Paul Donath came to Los Angeles and joined the LAPD on June 21, 1922. The following summer, on Sept. 8, 1923, he married California native Virginia Hortense Sales in Santa Ana. The groom was 25, and the bride was 21.

On Thursday, April 28, 1932, Pauline Pohl went outside in the early afternoon to mow the lawn at her house at 2647 Marsh St. At about 1:30 p.m., Pohl heard a shot from the house next door, and heard a bullet fly past her. She immediately ran into her house and called police.

"The woman next door is trying to kill me," Pohl said. "Send somebody, quick!"

Donath and his partner, Officer Percy D. Gunby, 37, were near the scene in their patrol car, so they went to the neighbor's house at 2645 Marsh St.

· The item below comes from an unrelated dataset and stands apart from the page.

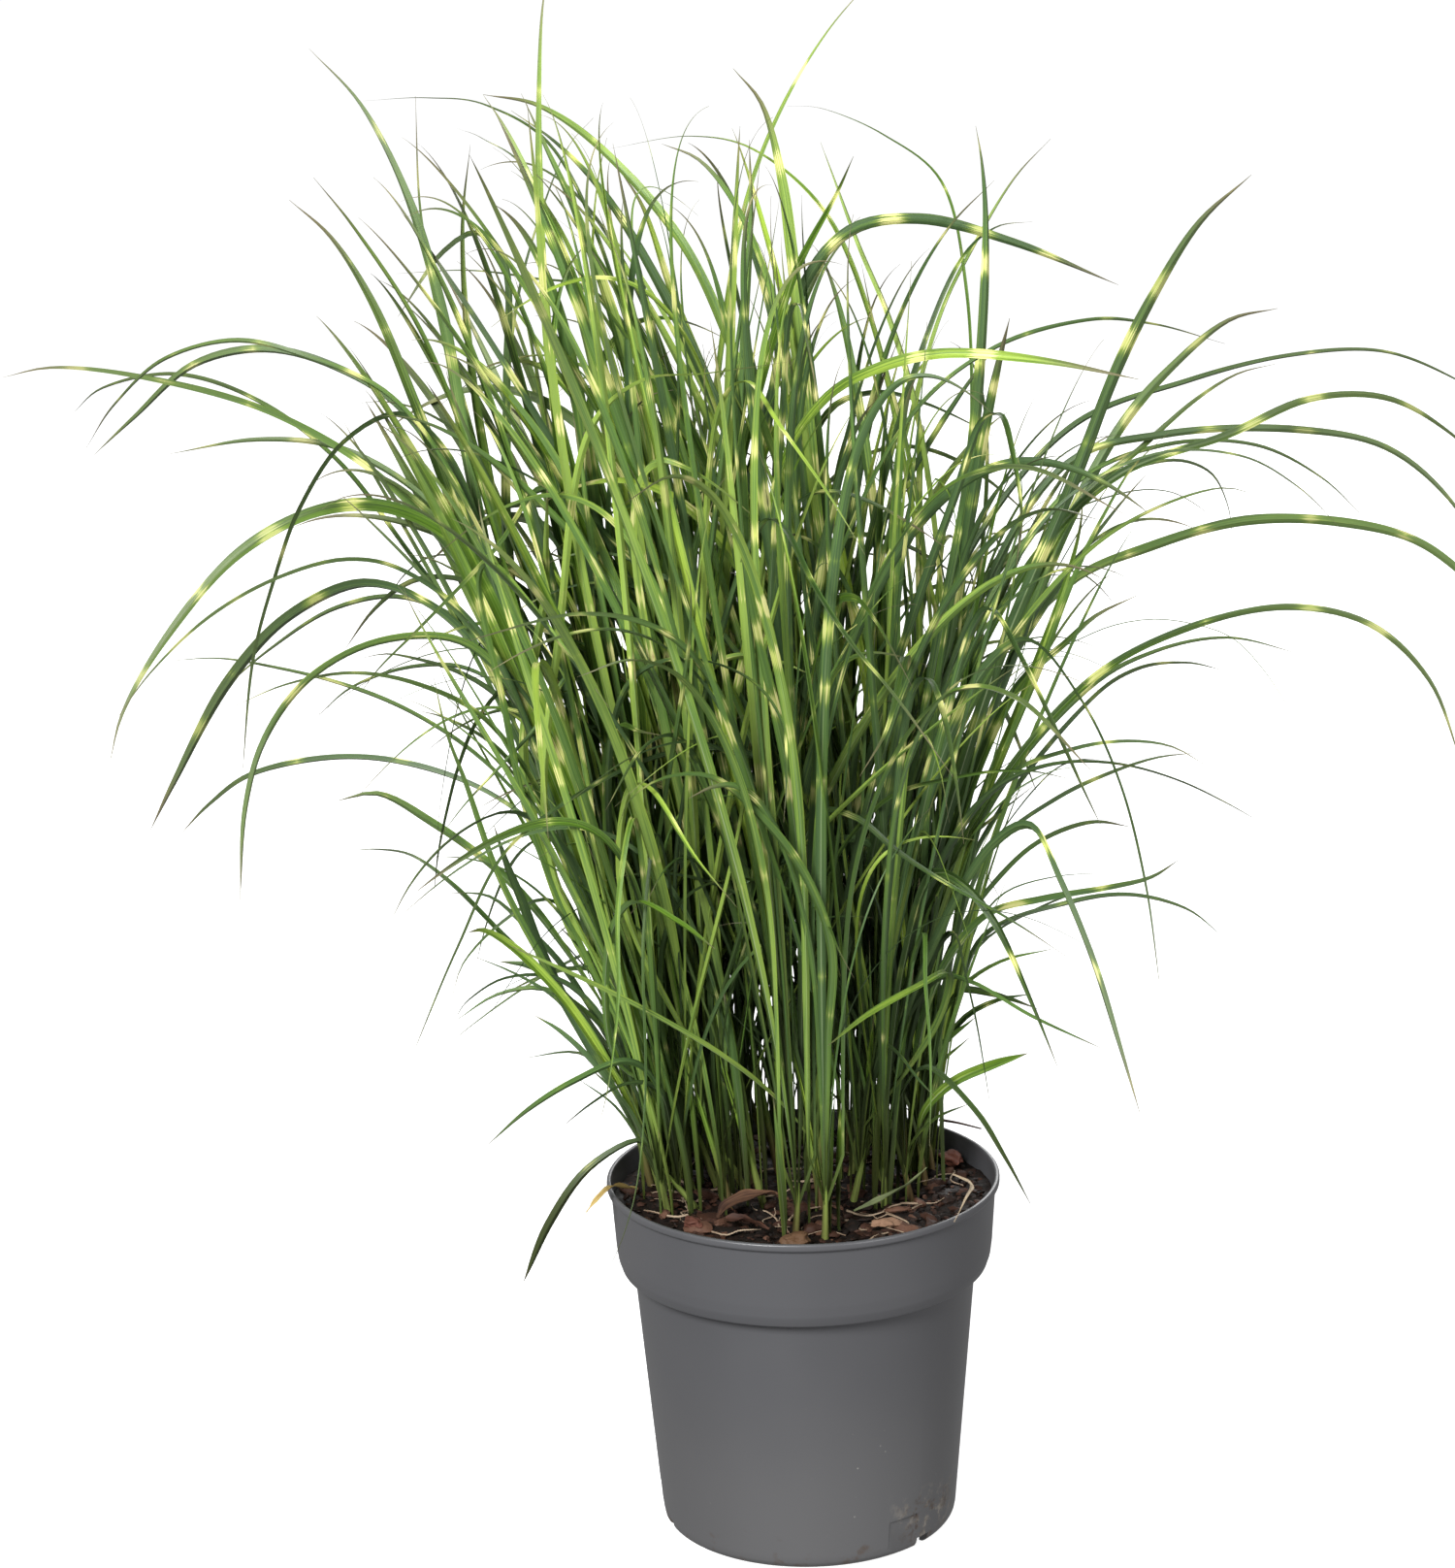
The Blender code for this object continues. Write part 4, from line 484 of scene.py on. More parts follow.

Donath went to the front door, while Gunby went around to the back of the house. When Donath rang the doorbell, the woman inside looked out through a window in the door, raised her pistol and fired one shot, hitting Donath in the chest and knocking him backwards off the porch.

Hearing the shot, Gunby ran back to the front of the house and dragged Donath across the lawn, out of the range of fire. The woman fired a shot at Gunby as he ran to Pohl's house to call for an ambulance and additional officers, but she missed. About 50 officers arrived and surrounded the woman's house, urging her to throw the gun out and surrender, but she refused. Finally, officers tossed three tear gas canisters into the house.

The woman ran to the back of the house, and started out the back door, where she was met by a wall of nearly 20 police officers pointing pistols and sawed-off shotguns at her. She paused briefly, then ran down the steps, firing three quick shots. None of the officers were hit, and they returned fire, killing her.

Donath was survived by his wife, Virginia, who died in 1967, at the age of 64.

Donath is buried at Forest Lawn Memorial-Park in Glendale.

Donath's sign is located on the west side of the intersection of Marsh and Ripple streets, near the intersection of Interstate 5 and the Glendale Freeway (State Route 2). The house where the shooting took place was demolished for the construction of the freeway.